Here is the description of this flexible scanner by New Scientist.

The new device, developed in Japan by electrical engineer Takao Someya and colleagues at the University of Tokyo, comprises a polymer matrix in which thousands of light-sensitive plastic photodiodes have been deposited 700 micrometres apart beneath a grid of plastic transistors.
Each photodiode produces a current in response to light input, which its accompanying transistor stores as a charge. This can then be read into the memory of a mobile phone and converted into an image.
To use the sheet image scanner, it has to be placed on the area of interest, such as a bottle or an open book. It can only capture the image it covers; it cannot be swiped across it like an office hand scanner.
The flexible scanner around a wine bottle Here is a picture of the device scanning the label of a wine bottle (Credit: Takao Someya Group).
The flexible scanner around a wine bottle And here the flexible scanner is easily bent around the open page of a book.(Credit: Takao Someya Group).

The above images were also shown in "Flexible image scanner," published by ElectronicsWeekly.com, which adds a few details about the resolution of the device.

Each pixel in the device consists of an organic transistor and organic photodetector with an effective sensing area of 50x50µm and the 0.4mm thick imager has a 50x50mm sensing area and resolution of 36 dots per inch (dpi) "with the potential to go up to 250 dpi", said Someya.

In this other article, "Image scanner fits in a pocket," optics.org brings additional information.

The device consists of a polymer laminate sheet containing a two-dimensional array of light sensor cells, each featuring an organic transistor and an organic photodiode.
Unlike conventional image scanners which mechanically scan a linear array of photodetectors over an object, the new Japanese design does not require any moving parts or internal optics to capture an image. Instead, the sheet is simply placed over the target object in ambient light conditions and the transistors are probed to reveal to the light intensity of each photodetector. Each sensor cell is also covered with an opaque light shield to prevent incident light from above distorting the signal generated by the object below.
Someya's current prototype has an effective sensing area of 2x2 inches and is just 0.4 mm thick and 1 g in weight. It features an array of 72x72 (5184) sensor cells, each 700 µm in size, giving a scan resolution of 36 dpi.

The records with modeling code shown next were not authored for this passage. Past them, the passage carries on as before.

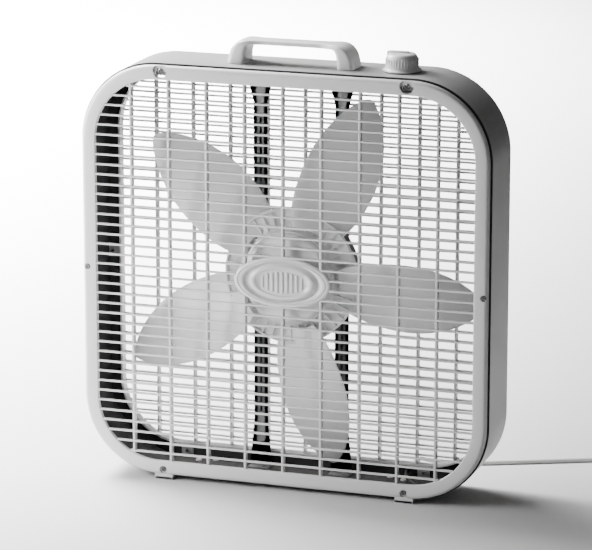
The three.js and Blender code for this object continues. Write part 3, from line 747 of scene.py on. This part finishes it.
def makeShadeSheet():
    # A near-black sheet inside the wrap, painted shade for its shadowed inside: a narrow flange fills the
    # seam in front, and a wide one closes it behind the rear panel
    near, far, thick = 1.3 * mm, 1.8 * mm, band["flangeThick"] * mm
    front, rear = -bandHigh.y + 0.4 * mm, bandHigh.y - 0.8 * mm
    seamFlange, rearFlange = band["frontFlange"] * mm, band["flange"] * mm
    profile = [(near, front), (seamFlange, front), (seamFlange, front + thick), (far, front + thick),
               (far, rear), (rearFlange, rear), (rearFlange, rear + thick), (near, rear + thick)]
    bm = bmesh.new()
    sweepSquare(bm, profile, faceHalf, cornerRadius, band["arcSteps"])
    return addPiece("bandShadeSheet", bm, "paintedShade")


pegs = [(117, 32), (137, 24)]


def makeFoot(side):
    low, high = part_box(f"band_foot_{side}")
    top = bandLow.z - 0.3 * mm
    way = 1 if side == "right" else -1
    bm = bmesh.new()
    addBox(bm, low, (high.x, high.y, top), 1.2 * mm, 3)
    for groove in range(7):
        y = low.y + (7 + 7 * groove) * mm
        addBox(bm, (low.x + 4 * mm, y, low.z), (high.x - 4 * mm, y + 3 * mm, low.z + 1.4 * mm), 0.6 * mm, 2)
    for x, y in pegs:
        profile = [(0, top - 1 * mm), (2.9 * mm, top - 1 * mm), (2.9 * mm, bandLow.z + 1.5 * mm),
                   (4.2 * mm, bandLow.z + 1.5 * mm), (4.2 * mm, high.z - 1.6 * mm),
                   (3.2 * mm, high.z - 0.5 * mm), (1.8 * mm, high.z), (0, high.z)]
        addTurned(bm, profile, (way * x * mm, y * mm, 0), "Z", 28)
    return addPiece(f"bandFoot{side.capitalize()}", bm, "foot", [f"band_foot_{side}"])


# The motor straps, mount plate and motor

strap = {"half": 9.0, "topHalf": 13.8, "bottomHalf": 14.0, "topRun": 51.0, "topFlare": 17.0,
         "bottomRun": 62.0, "thick": 2.0, "flange": 5.0, "bead": 1.3}


def strapWidth(z, low, high):
    if z < low + strap["bottomRun"] * mm:
        share = 1 - (z - low) / (strap["bottomRun"] * mm)
        return (strap["half"] + (strap["bottomHalf"] - strap["half"]) * min(1, share * 1.15)) * mm
    share = (strap["topRun"] * mm - high + z) / (strap["topFlare"] * mm)
    return (strap["half"] + (strap["topHalf"] - strap["half"]) * min(1, max(0, share))) * mm


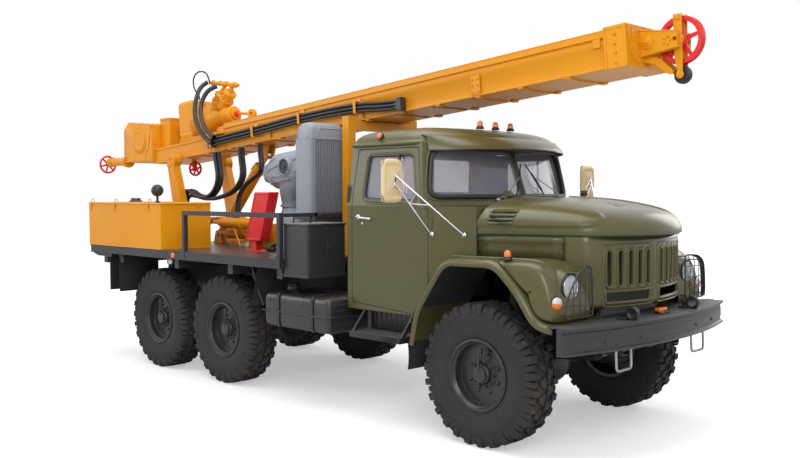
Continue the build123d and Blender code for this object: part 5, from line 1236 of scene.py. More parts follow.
def smoothPath(points, radius, steps=5):
    made = [tuple(points[0])]
    for i in range(1, len(points) - 1):
        here = Vector(points[i])
        back, ahead = Vector(points[i - 1]) - here, Vector(points[i + 1]) - here
        r = radius[i] if isinstance(radius, (list, tuple)) else radius
        a, b = here + back.normalized() * min(r, back.length / 2.05), here + ahead.normalized() * min(r,
                ahead.length / 2.05)
        made += [tuple(a * (1 - t) ** 2 + here * 2 * t * (1 - t) + b * t ** 2) for t in (
                k / steps for k in range(steps + 1))]
    made.append(tuple(points[-1]))
    return made


# sweeps a section of (inward, across) along a side-view path, inward being to the right of its heading
def sweepSide(s, path, section, side):
    rows = []
    for i, point in enumerate(path):
        here = Vector(point)
        before = Vector(path[max(0, i - 1)])
        after = Vector(path[min(len(path) - 1, i + 1)])
        heading = (after - before).normalized()
        inward = Vector((heading[1], -heading[0]))
        rows.append([(here.x + inward.x * n, side * y, here.y + inward.y * n) for n, y in section])
    s.sheet(rows)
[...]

This flexible scanner was recently introduced during a presentation at the International Electron Devices Meeting (IEDM 2004), which was held in December in San Francisco. Here is a link to the press kit for this organic sheet-image scanner.

For more information, you can visit the Takao Someya Group website, which contains an abstract of the IEDM presentation.

A large-area, flexible, and lightweight sheet image scanner has been successfully manufactured on a plastic film, for the first time, integrating high-quality organic transistors and organic photodetectors. Since this area-type image-capturing device does not require any optics or any mechanical scanning devices, it is innovatively light to carry, shock-resistant and potentially inexpensive to manufacture.

Finally, I already mentioned here a previous work from the Takao Someya Group, "Flexible Sensors Make Robot Skin."